1)  Teacher Glut and Government Gluttony. It was a long wait, but I knew this day would come. Back on November 25, 2002 (Item #6), EIA reported on NEA and U.S. Department of Education statistics and finished with:

"The U.S. Department of Education, in its publication Projections of Education Statistics to 2011, predicts what will happen if current trends continue. In 2011, K-8 public school enrollment nationwide will be one percent lower than it is today. However, the same report tells us that at current hiring levels we will have 10 percent more teachers in 2011 than we do today. In raw numbers, it's even more ridiculous. By 2011, the U.S. government says we will have 309,000 fewer children in public elementary schools, but we will have 184,000 more public elementary school teachers.

"EIA plans to conduct a betting pool: Name the month and year we see the first story on a 'teacher glut.'"

And last Thursday, almost seven years later, Heather Hollingsworth of the Associated Press gave us "Teacher shortage gives way to teacher glut."

Couple this with the debate over the economic stimulus package's focus on saving educator jobs, and for the first time in a long time you have people examining education labor as a specific and worthy issue.

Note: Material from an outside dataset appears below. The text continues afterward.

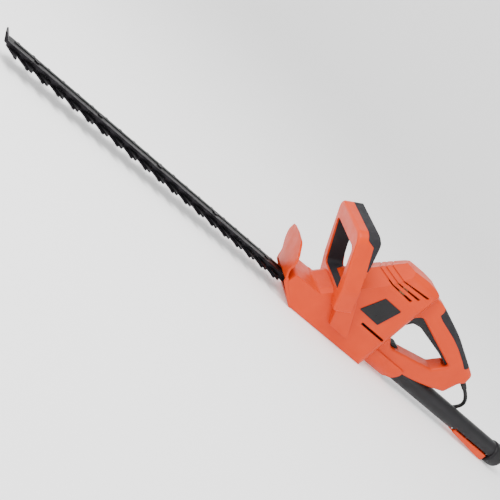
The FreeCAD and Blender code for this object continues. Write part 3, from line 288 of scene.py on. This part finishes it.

So much so, that we already have our first donnybrook.

In this corner we have Checker Finn and Frederick Hess, who opened with a right jab:

"It's a fact that employment was an explicit purpose of stimulus funding - Congress said as much - and with today's jobless rate over 10 percent, only a churl would deny the humanitarian value as well as the political appeal of this. That said, well-run public organizations and private firms are using the economic crisis to purge weak performers, cherry-pick talent, and position themselves to be more productive going forward. Turning schools into a jobs program is a dubious way to tone them up for the 21st century."

Kevin Carey of Education Sector countered with a left cross:

"Yet Hess and Finn are apparently perfectly comfortable with misery on a global scale as long it means we can wash public education in the cleansing fires of austerity."

Finn went for the quick knockout:

"In response, Kevin mounts an admirably straightforward, old-fashioned defense of government spending for its own sake. This includes what strikes us as a particularly dated defense of Keynesianism, seemingly imagining that government can and should create jobs at will - in the comfortable certainty that such makework will pay for itself. Regardless of Kevin's broader affinity for what might be regarded as Stalinist job creation, two more concrete considerations really ought to be kept in mind."

But Carey claimed a low blow:

"Also, and it's weird that this even needs to be said, there's an obvious difference between the government creating 'make-work' jobs and saving jobs that already existed. And, just to be clear, creating 'make-work' jobs is in fact a perfectly reasonable thing to do - not that that's what the stimulus bill did - when the goal is to stimulate the economy. That's what got this country out of the Great Depression after all, the massive government jobs program that was World War II."

We leave our pugilists trading blows, and move on to a revelation from the Heritage Foundation:

"The overall unionization rate between January and September 2009 stood at 12.4%, unchanged from last year. However, this difference masks a large difference between unions in the private and public sectors.

"Union membership has fallen to 7.3% of private sector workers – the lowest rate since Roosevelt signed the National Labor Relations Act into law. But it is a completely different story in the public sector: 37.6% of government employees belong to unions, up almost a percentage point since last year. Those 7.9 million unionized government employees are 51% of all union members nationwide. Most union members today now work for Uncle Sam."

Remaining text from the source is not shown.